Management Accounting systems : Management accounting is a fundamental approach
to deal with the financial information of an organisation which is supported by several functional
sub-sets. These sub-sets include various systems such as inventory management system, cost
accounting system, price optimisation system etc (Abdelmoneim Mohamed and Jones, 2014).
These all systems have individual characteristics and functions of generating relevant
information belonging to their core principles. These sub systems has helped Oshodi Plc for
years in devising cost cutting mechanisms, achieving higher net profit margins and ensuring
profitability index at high.
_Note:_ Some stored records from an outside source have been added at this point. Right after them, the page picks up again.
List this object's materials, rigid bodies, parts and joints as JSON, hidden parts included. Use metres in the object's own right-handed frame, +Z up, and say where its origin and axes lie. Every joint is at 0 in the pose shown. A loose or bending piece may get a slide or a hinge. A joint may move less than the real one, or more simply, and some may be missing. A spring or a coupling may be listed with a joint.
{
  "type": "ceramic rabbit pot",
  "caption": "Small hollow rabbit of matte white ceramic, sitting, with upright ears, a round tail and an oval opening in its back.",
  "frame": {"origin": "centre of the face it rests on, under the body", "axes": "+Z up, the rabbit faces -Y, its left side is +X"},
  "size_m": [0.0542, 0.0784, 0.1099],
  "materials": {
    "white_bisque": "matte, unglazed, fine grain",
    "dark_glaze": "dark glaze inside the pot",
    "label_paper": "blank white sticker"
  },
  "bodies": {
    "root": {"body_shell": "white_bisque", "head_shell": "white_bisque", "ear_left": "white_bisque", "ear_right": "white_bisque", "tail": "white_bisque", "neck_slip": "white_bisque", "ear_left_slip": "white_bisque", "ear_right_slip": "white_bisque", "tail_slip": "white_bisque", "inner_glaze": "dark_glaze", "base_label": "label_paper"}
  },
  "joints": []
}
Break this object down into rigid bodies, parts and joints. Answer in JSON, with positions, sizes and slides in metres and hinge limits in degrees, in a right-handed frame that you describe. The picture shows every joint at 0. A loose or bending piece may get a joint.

These systems are discussed in detail as follows :
Cost accounting system : This system is used to determine the various costs incurred on
the production of Jojo fruit juice as per the volume. There are different kinds of costs associated
with the production function such as fixed costs, variable costs, direct and indirect costs and
overhead expenses. Costing system helps in allocation of costs to each input working in the
preparation of final product as an internal factor of production. By allocating costs , it would be
easier for the management to identify the final price for the product.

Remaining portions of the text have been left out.